I can understand the person who claims that he or she cannot conceive of a marriage between members of the same sex; it is outside their lifelong understanding of the concept even if their concept is simply too limited. But a claim that the actions of anyone else has any bearing on the value of my actions is just silly.

If one wished to point to actions that “cheapen” marriage, one might look at celebrities who marry and divorce as though they were high-schoolers rotating through the dating pool or to guys who buy brides from Korea or Russia. Even there, such actions might lower the value of marriage as an institution with the overall society, but it hardly does any damage to the actual commitments of people who profess those commitments to each other.

See, THIS is an interesting discussion. I agree with you that there are plenty of circumstances under which using the word “bigot” is unhelpful and even counterproductive, because it is a negative word, just like “ignorant” is a negative word. If you want to talk about when it helps change attitudes to use words like “bigot” or “ignorant,” then yeah, let’s talk.

But that’s not what the discussion has been about. It’s been about whether the word “bigot” applies to folks who oppose SSM.

Anyone who believes evolution can’t explain the eyeball is ignorant. I don’t say that because it gives me a thrill of superiority to say that, nor am I projecting my own ignorance on them, or anything like that; it’s just a statement of fact. Now, if I’m trying to persuade someone that they’re incorrect about evolution, I’ll probably not call them ignorant, because that’s going to shut down the discussion a lot of the time. But if the question is raised about whether they’re ignorant, I’m not going to lie just to make them feel better: the word applies, and there’s no reason to pretend otherwise.

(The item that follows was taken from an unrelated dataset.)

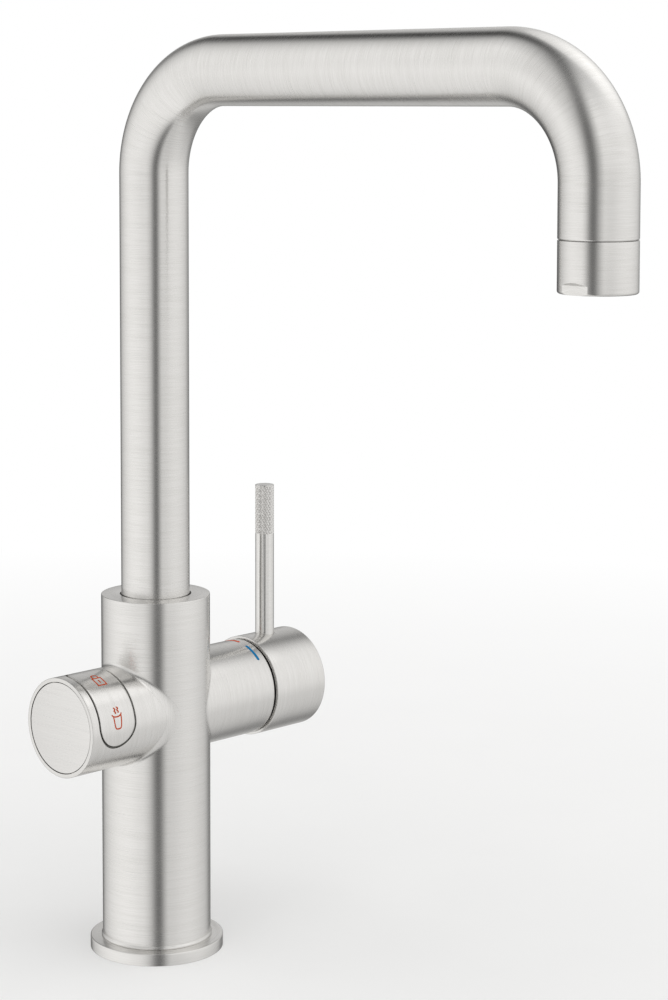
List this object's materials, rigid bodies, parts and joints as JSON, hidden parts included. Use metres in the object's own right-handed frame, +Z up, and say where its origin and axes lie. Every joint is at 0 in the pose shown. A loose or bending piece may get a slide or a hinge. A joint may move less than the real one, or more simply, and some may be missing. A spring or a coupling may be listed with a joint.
{
  "type": "boiling water tap",
  "caption": "Single-hole kitchen tap with a square-shouldered swivel spout, a side mixer lever with an upright pin, and a side housing with a rocking button for boiling water.",
  "frame": {"origin": "centre of the underside of the base flange, on the axis of the fixing thread", "axes": "+Z up along the column, -Y towards the outlet of the spout, +X towards the mixer lever, -X towards the button control"},
  "size_m": [0.1302, 0.2664, 0.3744],
  "materials": {
    "brushed_steel": "satin stainless, brushed round every tube and housing",
    "brass": "turned brass",
    "seal_rubber": "matt black seal rubber",
    "dark_plastic": "matt dark grey moulding",
    "pale_plastic": "natural pale moulding",
    "ceramic": "lapped white ceramic",
    "plain_steel": "plain turned stainless steel",
    "zinc": "die-cast zinc, unpolished",
    "circuit_board": "green circuit board",
    "switch_plastic": "dark grey switch housing",
    "aerator_plastic": "grey moulding"
  },
  "bodies": {
    "root": {"column_shell": "brushed_steel", "control_housing": "brushed_steel", "mixer_housing": "brushed_steel", "base_flange": "brushed_steel", "base_gasket": "seal_rubber", "shank_socket": "brass", "waterway_block": "brass", "boiling_riser": "plain_steel", "riser_seal": "seal_rubber", "glide_ring": "dark_plastic", "thrust_washer": "pale_plastic", "swivel_stop_screw": "plain_steel", "cartridge_body": "pale_plastic", "cartridge_seals": "seal_rubber", "fixed_disc": "ceramic", "cartridge_nut": "brass", "dome_cover": "dark_plastic", "end_cap": "brushed_steel", "end_cap_seal": "seal_rubber", "button_membrane": "seal_rubber", "button_pivot_pin": "plain_steel", "control_carrier": "dark_plastic", "control_board": "circuit_board", "tactile_switches": "switch_plastic", "cable_socket": "pale_plastic"},
    "rotor": {"cartridge_rotor": "pale_plastic", "lever_pivot_pin": "plain_steel"},
    "lever": {"lever_stem": "plain_steel", "lever_hub": "zinc", "lever_cap": "brushed_steel", "lever_pin": "brushed_steel", "lever_grub_screw": "plain_steel"},
    "disc": {"moving_disc": "ceramic", "disc_carrier": "pale_plastic"},
    "spout": {"spout_pipe": "brushed_steel", "spout_spigot": "brass", "spigot_seals": "seal_rubber", "boiling_tube": "plain_steel", "outlet_adapter": "brass", "outlet_sleeve": "brushed_steel", "aerator_body": "aerator_plastic", "aerator_screen": "aerator_plastic", "aerator_seal": "seal_rubber", "boiling_nozzle": "dark_plastic"},
    "button": {"button_plate": "brushed_steel"}
  },
  "joints": [
    {"name": "spout_swivel", "type": "hinge", "parent": "root", "child": "spout", "pos_m": [0, 0, 0.133], "axis": [0, 0, 1], "range_deg": [-75, 75]},
    {"name": "temperature_turn", "type": "hinge", "parent": "root", "child": "rotor", "pos_m": [0.0332, 0, 0.1003], "axis": [1, 0, 0], "range_deg": [-30, 60]},
    {"name": "lever_tilt", "type": "hinge", "parent": "rotor", "child": "lever", "pos_m": [0.0332, 0, 0.1003], "axis": [0, 1, 0], "range_deg": [0, 20]},
    {"name": "disc_slide", "type": "slide", "parent": "rotor", "child": "disc", "axis": [0, 0, 1], "range_m": [0, 0.0052]},
    {"name": "button_rock", "type": "hinge", "parent": "root", "child": "button", "pos_m": [-0.03815, -0.01245, 0.11275], "axis": [1, 0, 0], "range_deg": [-1.5, 1.5], "stiffness_Nm_per_rad": 0.4}
  ],
  "couplings": [
    {"joint": "disc_slide", "follows": "lever_tilt", "m_per_rad": 0.0145}
  ]
}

The same thing applies here. Anyone who opposes the legalization of SSM is, I believe, bigoted. I don’t say that because it gives me a thrill of superiority to say that, nor am I projecting my own bigotry on them, or anything like that; it’s just a statement of fact. Now, if I’m trying to persuade someone that they’re incorrect about SSM, I’ll probably not call them a bigot, because that’s going to shut down the discussion a lot of the time. But if the question is raised about whether they’re a bigot, I’m not going to lie just to make them feel better: the word applies, and there’s no reason to pretend otherwise.

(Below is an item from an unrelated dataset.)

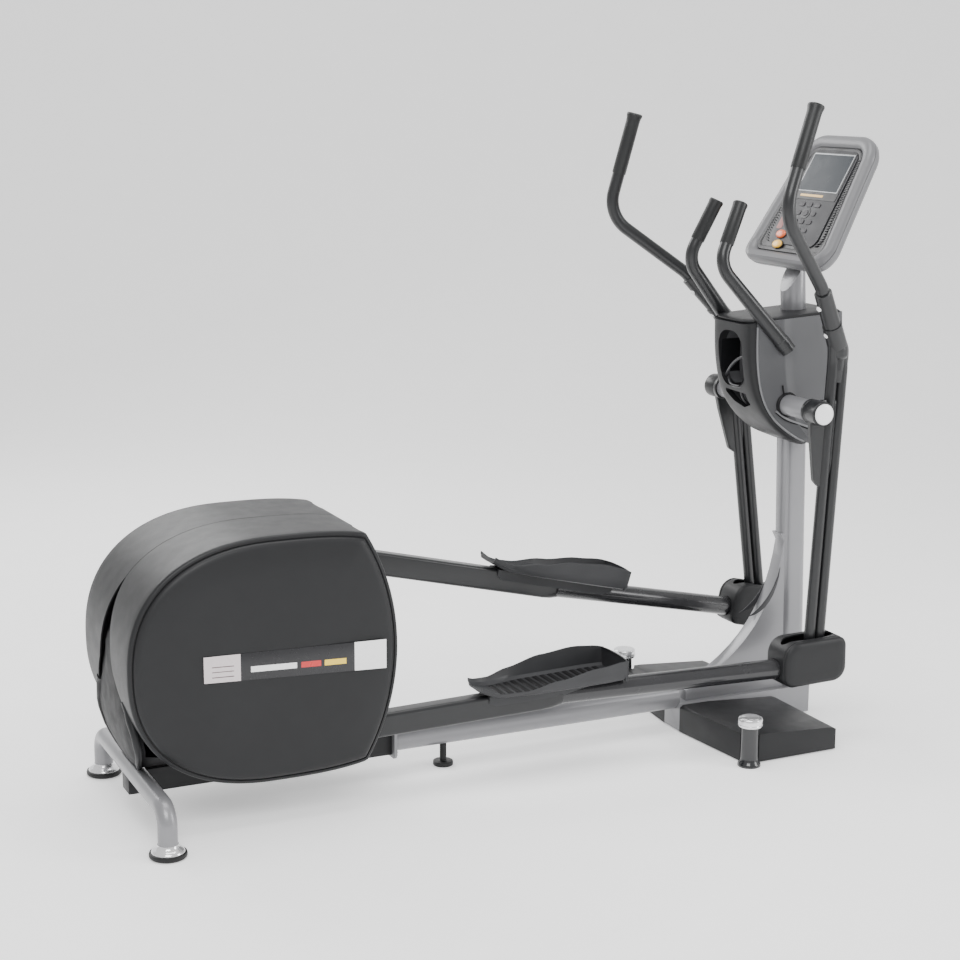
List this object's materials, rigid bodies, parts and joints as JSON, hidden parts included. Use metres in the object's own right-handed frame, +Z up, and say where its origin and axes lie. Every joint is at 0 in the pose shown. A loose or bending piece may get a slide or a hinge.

[note to stevenova: THAT is how an analogy works!]

I’ve looked. Can you find a quote from Mohammed Ali that stated a support of racial segregation? He was vocal about not supporting forced integration,

As for the Nation of Islam, they were as bigoted against white people as the whites were against them. Holding up bigots to prove other bigots are not bigots is a weak argument.

The question was about segregation. The NOI in the early 60’s was strongly behind Marcus Garvey’s back-to-Africa movement, and supported black separatism at home. Their reasons weren’t bigoted but counter-bigoted - the belief was that the bigoted white community would always keep them down as long as they were side by side, and they needed to separate in order to control their own lives and futures. It wasn’t hatred of whites as such, it was hatred of how whites had treated them. They were actually willing to ally politically with white segregationists to achieve that goal. Their views did evolve along with the civil rights movement, of course, especially after Malcolm X’s murder and Elijah Muhammad’s death and the advances of the nonviolent, nonsegregationist King movement.

Muhammad Ali was a devout NOI member, one of Elijah Muhammad’s Fruit of Islam security force in fact, so it’s not out of place to ascribe the full set of NOI beliefs to him - along with credit for their evolution.

On what grounds?
If they have no problem with homosexuality or homosexuals and they support all the rights and privileges of citizenship and membership in society for homosexuals, they are willing to work with, worship with, and associate with homosexuals, but they simply cannot get around the idea that marriage, (an institution that has been solely heterosexual for all of Western history and certainly all the history and literature that they would have encountered up until the 1990s), to anything other than a heterosexual relationship, where is the bigotry?

It is one aspect of a very complex situation and you are claiming that they have an umoveable hatred for or intolerance of homosexuals based on a single aspect of all the possible human interactions that exist.

If they don’t support the right of marriage for gay folks, they don’t support all the rights and privileges of citizenship and membership in society for gay folk.

I notice that include that line about “if they…support all the rights and privileges…” Did you include that bit because you think it was necessary, that someone who doesn’t “support all the rights and privileges” is more susceptible to the charge of bigotry? If that’s not why you included it, would you mind explaining why you did?

You ignored me before when I pointed out your incorrect notion that I think hatred is involved. So let me say again: you are best mistaken when you say I think hatred is involved.

Nor do I think “unmoveable” is necessary. That is mistaken. I think an obstinate intolerance is involved.

No, I’m not saying I have a scenario, just that you must wait to hear the anti-gay marriage person’s scenario before judging it as automatically bigoted.

It is a perfectly legitimate point. If opposition to gay marriage is bigotry, is opposition to other kinds of marriage also bigotry?

Can you answer the question?

You’re prejudging the arguments.

You can’t assume that people can’t have rational, harm-based arguments against gay marriage, even if you reject them.

Technically, this is true, just as I can’t call someone a racist until I hear their reasons for thinking that black people are demonspawn. Maybe this particular person has a cogent, reasonable, and persuasive argument in favor of the claim. Similarly, maybe this particular anti-SSM has discovered the objective harm of SSM that has eluded every other person so far, and will convince me.

As a human, though, I play the odds. When I’ve heard dozens upon dozens of people make their arguments against same sex marriage, and every single one of them has an intolerance toward gay people at its heart, I’m not going to hold my breath that this particular anti-SSMer is going to be different.